### Instructions for the task
Note how many lines contain "part" and give that number, with nothing else.

□ □ □ □ □ □ □

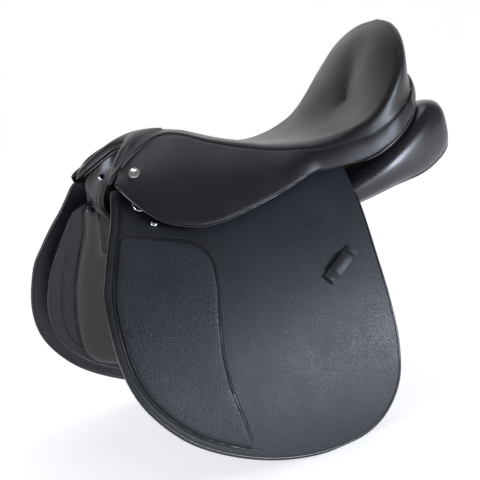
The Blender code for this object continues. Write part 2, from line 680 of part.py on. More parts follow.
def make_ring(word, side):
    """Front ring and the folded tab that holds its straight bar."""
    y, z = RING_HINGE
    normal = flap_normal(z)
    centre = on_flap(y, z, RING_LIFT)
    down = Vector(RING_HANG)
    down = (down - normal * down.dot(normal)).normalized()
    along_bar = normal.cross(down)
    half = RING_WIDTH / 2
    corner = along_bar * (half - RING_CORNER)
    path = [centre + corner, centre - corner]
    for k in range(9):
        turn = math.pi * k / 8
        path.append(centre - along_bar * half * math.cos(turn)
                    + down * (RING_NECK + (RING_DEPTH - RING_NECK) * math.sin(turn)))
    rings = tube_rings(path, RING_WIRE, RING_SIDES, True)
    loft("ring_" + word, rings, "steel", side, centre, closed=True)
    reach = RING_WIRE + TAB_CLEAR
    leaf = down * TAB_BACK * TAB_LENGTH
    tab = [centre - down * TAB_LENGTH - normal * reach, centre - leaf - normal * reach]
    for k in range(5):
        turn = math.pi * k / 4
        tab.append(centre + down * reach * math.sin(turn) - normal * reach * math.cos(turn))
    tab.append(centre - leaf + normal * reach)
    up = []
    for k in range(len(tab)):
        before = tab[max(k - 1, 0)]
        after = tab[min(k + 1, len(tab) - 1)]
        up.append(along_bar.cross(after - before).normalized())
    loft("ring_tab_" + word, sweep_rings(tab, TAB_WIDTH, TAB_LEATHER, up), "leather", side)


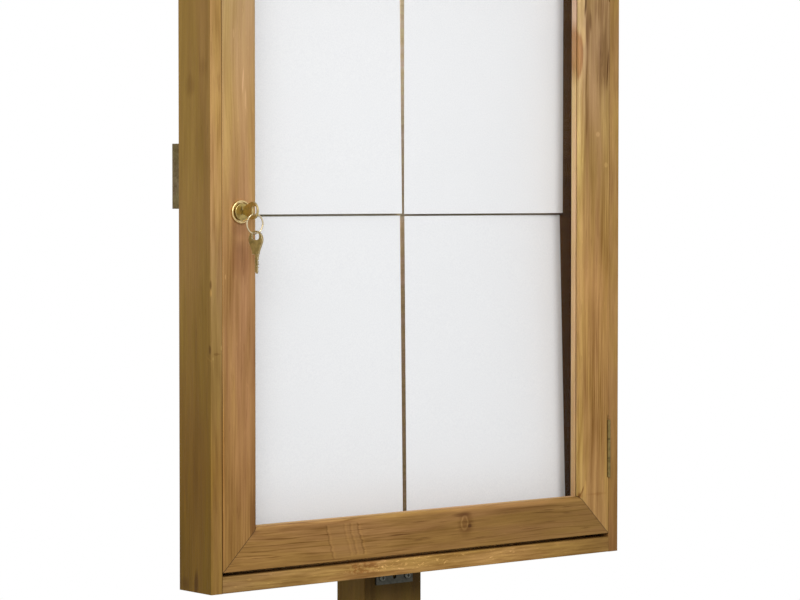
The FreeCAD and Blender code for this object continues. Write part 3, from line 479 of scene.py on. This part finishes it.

□ □ □ □ □ □ □

### Task result
2